Призраки двадцатого века | страница 27
Но после развода (дом он оставил жене, а сам переехал в маленькую квартирку под кинозалом), почти совпавшего с открытием на окраине города восьмиэкранного киноцентра, Алека снова стали преследовать навязчивые мысли. Правда, не столько о ней, сколько о самом кинотеатре. (Но какая разница? Никакой, считал Алек: мысли о кино всегда приводят его к мыслям о ней.) Он никогда не предполагал, что когда-нибудь станет таким старым и заработает столько денег. Теперь он плохо спит, потому что в голове бурлят идеи — сумасшедшие, отчаянные идеи — о том, как удержать кинотеатр на плаву. По ночам он не может отвлечься от мыслей о доходах, расходах, персонале, ликвидном имуществе. А когда он устает думать о деньгах, он начинает думать о том, что его ждет, если кинотеатр закроется. Воображение рисует ему дом престарелых: матрасы, воняющие мазью от боли в суставах, и сотня чудаковатых беззубых стариков, днями напролет сидящих перед телевизором в душной общей комнате. Он представляет себе место, где он поблекнет постепенно и безвольно, как линяют обои на ярком свете.
Ужасная картина. Но еще страшнее вообразить, что станет с ней, когда «Роузбад» закроется. Он видит кинозал без кресел — пустое гулкое помещение, горки пыли в углах, окаменевшие комки жевательной резинки, намертво приставшие к бетонному полу. По ночам сюда проникают местные подростки, чтобы выпить и заняться сексом. Он видит разбросанные бутылки, безграмотные граффити на стенах и одинокий использованный презерватив перед сценой. Он видит заброшенное и испоганенное пространство, где ей суждено выцвести в ничто.

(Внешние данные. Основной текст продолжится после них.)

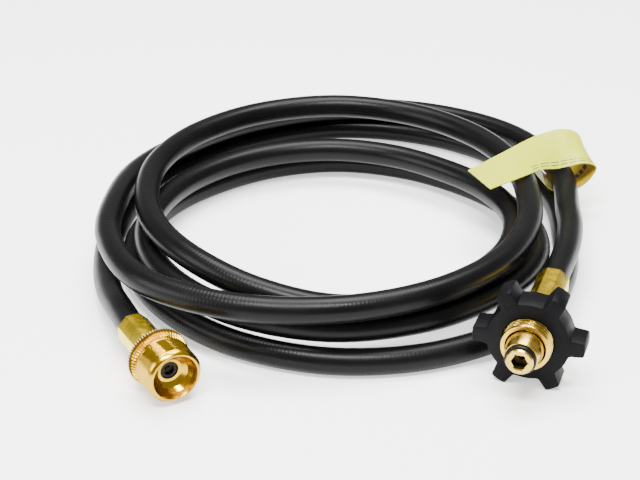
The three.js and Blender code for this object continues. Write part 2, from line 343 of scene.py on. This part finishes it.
def hose_rubber():
    """Black rubber with the fine cross ribs that its cloth wrap leaves. U runs along it in mm."""
    material, shader = new_material("hose_rubber", (0.002, 0.002, 0.002), 0.33, specular=0.11)
    uv = add_node(material, "ShaderNodeUVMap")
    split = add_node(material, "ShaderNodeSeparateXYZ")
    link(material, uv.outputs["UV"], split.inputs["Vector"])
    phase = add_node(material, "ShaderNodeMath", operation="MULTIPLY")
    phase.inputs[1].default_value = TURN / RIB_PITCH
    link(material, split.outputs["X"], phase.inputs[0])
    wave = add_node(material, "ShaderNodeMath", operation="SINE")
    link(material, phase.outputs["Value"], wave.inputs[0])
    ribs = bumped(material, shader, wave.outputs["Value"], 1.0, RIB_HEIGHT)
    grain = add_node(material, "ShaderNodeBump", Strength=0.25, Distance=0.0001)
    link(material, noise(material, 900), grain.inputs["Height"])
    link(material, grain.outputs["Normal"], ribs.inputs["Normal"])
    patches = noise(material, 35)
    link(material, between(material, patches, 0.28, 0.38), shader.inputs["Roughness"])
    colour = mixed_colour(material, patches, (0.0015, 0.0015, 0.0017), (0.003, 0.003, 0.0032))
    link(material, colour, shader.inputs["Base Color"])
    return material


def seal_rubber():
    material, shader = new_material("seal_rubber", (0.003, 0.003, 0.003), 0.4, specular=0.12)
    bumped(material, shader, noise(material, 2500), 0.2, 0.0001)
    return material


def brass(name, colour, darker, roughness):
    """Machined brass: clouded a little, with fine scratches."""
    material, shader = new_material(name, colour, roughness, metallic=1.0)
    clouds = noise(material, 160)
    link(material, mixed_colour(material, clouds, colour, darker), shader.inputs["Base Color"])
    polish = between(material, clouds, roughness * 0.8, roughness * 1.5)
    link(material, polish, shader.inputs["Roughness"])
    bumped(material, shader, noise(material, 900, stretch=(1, 1, 6)), 0.12, 0.0001)
    return material


def black_plastic():
    """Moulded plastic with a fine texture."""
    material, shader = new_material("black_plastic", (0.0015, 0.0015, 0.002), 0.4, specular=0.07)
    bumped(material, shader, noise(material, 2600), 0.25, 0.0002)
    clouds = noise(material, 120)
    link(material, between(material, clouds, 0.42, 0.58), shader.inputs["Roughness"])
    return material


def steel():
    material, shader = new_material("spring_steel", (0.6, 0.6, 0.6), 0.3, metallic=1.0)
    bumped(material, shader, noise(material, 1500), 0.15, 0.0001)
    return material


def label_outside():
    material, shader = new_material("label_outside", (0.46, 0.5, 0.004), 0.45)
    clouds = noise(material, 60)
    colour = mixed_colour(material, clouds, (0.48, 0.52, 0.005), (0.43, 0.47, 0.003))
    link(material, colour, shader.inputs["Base Color"])
    return material


def label_inside():
    material, shader = new_material("label_inside", (0.5, 0.33, 0.003), 0.45)
    clouds = noise(material, 60)
    colour = mixed_colour(material, clouds, (0.52, 0.35, 0.003), (0.46, 0.3, 0.003))
    link(material, colour, shader.inputs["Base Color"])
    return material


def print_ink():
    material, shader = new_material("print_ink", (0.05, 0.05, 0.03), 0.5)
    bumped(material, shader, noise(material, 3000), 0.1, 0.00005)
    return material


RUBBER = hose_rubber()
SEAL = seal_rubber()
BRASS = brass("brass", (0.58, 0.36, 0.02), (0.38, 0.21, 0.008), 0.17)
PALE_BRASS = brass("pale_brass", (0.6, 0.42, 0.08), (0.42, 0.27, 0.035), 0.2)
FERRULE_BRASS = brass("ferrule_brass", (0.84, 0.6, 0.02), (0.72, 0.48, 0.012), 0.24)
# Brass darkened as painted shade, for the inside of the nipple's socket and for the valve core in the
# dish.
SHADED_BRASS = brass("shaded_brass", (0.09, 0.055, 0.015), (0.05, 0.03, 0.01), 0.45)
PLASTIC = black_plastic()
STEEL = steel()
LABEL_OUTSIDE = label_outside()
LABEL_INSIDE = label_inside()
INK = print_ink()

# ---------------------------------------------------------------- hose


def coil_points():
    places = [place for turn in COIL_TURNS for place in turn]
    polar = [
        Vector((radius, height, math.pi - i * TURN / PLACES_PER_TURN))
        for i, (radius, height) in enumerate(places)
    ]
    smooth = catmull_rom(polar, POINTS_PER_PLACE)
    return [
        Vector((COIL_CENTRE[0] + r * math.cos(a), COIL_CENTRE[1] + r * math.sin(a), z))
        for r, z, a in smooth
    ]


def hose_route():
    """The hose's middle, from one ferrule to the other, as evenly spaced points in mm."""
    along = lambda place, distance: place @ Vector((0, distance, 0))
    points = [
        along(CYLINDER_PLACE, -29.2),
        along(CYLINDER_PLACE, -38),
        along(CYLINDER_PLACE, -47.5),
        *[Vector(p) for p in CYLINDER_LEAD],
        *coil_points(),
        *[Vector(p) for p in POL_LEAD],
        along(POL_PLACE, -60),
        along(POL_PLACE, -48),
        along(POL_PLACE, -36),
        along(POL_PLACE, -24.2),
    ]
    fine = catmull_rom(points, 24)
    lengths = [0.0]
    for a, b in zip(fine, fine[1:]):
        lengths.append(lengths[-1] + (b - a).length)
    count = round(lengths[-1] / HOSE_RING_STEP)
    even = []
    i = 0
    for k in range(count + 1):
        goal = lengths[-1] * k / count
        while i < len(fine) - 2 and lengths[i + 1] < goal:
            i += 1
        share = (goal - lengths[i]) / (lengths[i + 1] - lengths[i])
        even.append(fine[i].lerp(fine[i + 1], min(max(share, 0), 1)))
    return even, lengths[-1]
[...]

Или не суждено… и это худшее из его опасений.
Алек впервые увидел ее и говорил с ней, когда ему было шестнадцать. Через шесть дней после того, как узнал о гибели старшего брата где-то на юге Тихого океана. Президент Трумэн прислал семье письмо с соболезнованиями. Это было стандартное письмо, но внизу страницы Трумэн расписался собственноручно. Алек тогда не плакал. Неделю он провел в состоянии шока, как понял много лет спустя. Он потерял самого дорогого человека в мире, что глубоко травмировало его, но в тысяча девятьсот сорок пятом году никто не использовал слово «травма» применительно к чувствам. Единственный шок, о котором тогда говорили, — это контузия.
По утрам он говорил матери, будто идет на занятия. Но в школу он в те дни не ходил. Он бродил по центру города в поисках неприятностей. Он воровал в закусочных шоколадки и ел их на заброшенной обувной фабрике — ее закрыли, потому что все мужчины сражались или во Франции, или на Тихом океане. Перевозбужденный поступлением сахара в кровь, он швырял в окна камни, отрабатывая технику броска.